Now, there's a couple other arcs here. you can transition from the own state
back to the modified state if the processor, which has it in the owned
state wants to go to a write. [COUGH].
It can't do that while it's in the owned state,
because while it's in the owned state, other processors may have shared copies
of it. So, when it needs to do that,
if it wants to do, P1 wants to do a write here, it needs to re-invalidate everyone
else's copies across the bus. So it's going to have to send an intent
to write for that line, and everyone else will snoop that
traffic, and transition to the invalid state.
And then, this processor will be able to transition to the modified state,
and now it's able to actually modify the data.
Okay. So we've got this arc here, which we sort
of already talked about, is that if you're in the owned state, anyone else
can get read only shared copies of it. [COUGH].

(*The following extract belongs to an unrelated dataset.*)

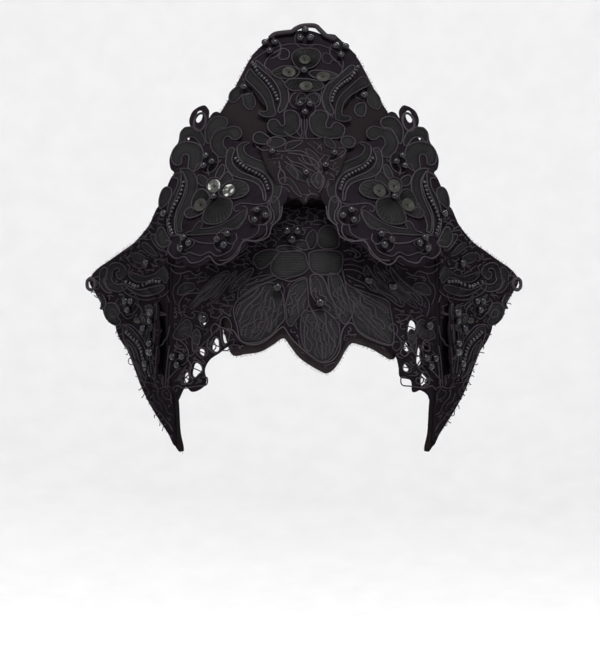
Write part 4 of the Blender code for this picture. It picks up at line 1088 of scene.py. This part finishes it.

They can't go get an exclusive copy, because that would basically violate this
notion, because then they would be able to upgrade to modified without telling
anybody, and we don't want that. But they can get shared read-only copies
of the data and then there's this arc here from owned to invalid, is if some
other processor wants to write the data. We're going, processor 1, P1 here will
say, we'll see the intent to write from
another processor. It will, snoop that traffic effectively,
and at that point it will transition to this invalid state.
note here that this intent to write, we may need to provide information across
the bus when we're in the owned state. Because if the only, if we're the only
owner of that, or the only cache that has that data, and the other processor is
basically going straight into this state here via rightness, we're going to need
to provide the data. Okay, so, questions about MOESI?
So far, But a basic, extra optimization.'Cause we
don't have to. We can basically transfer data around.
And one cache can have a, a, a cache line in the owned state.
And later, some other cache, you know, the exact same cache line in the own
state. And it can basically bounce around
without ever having to go out to main memory.
And this, this decreases our bandwidth out to the main memory system.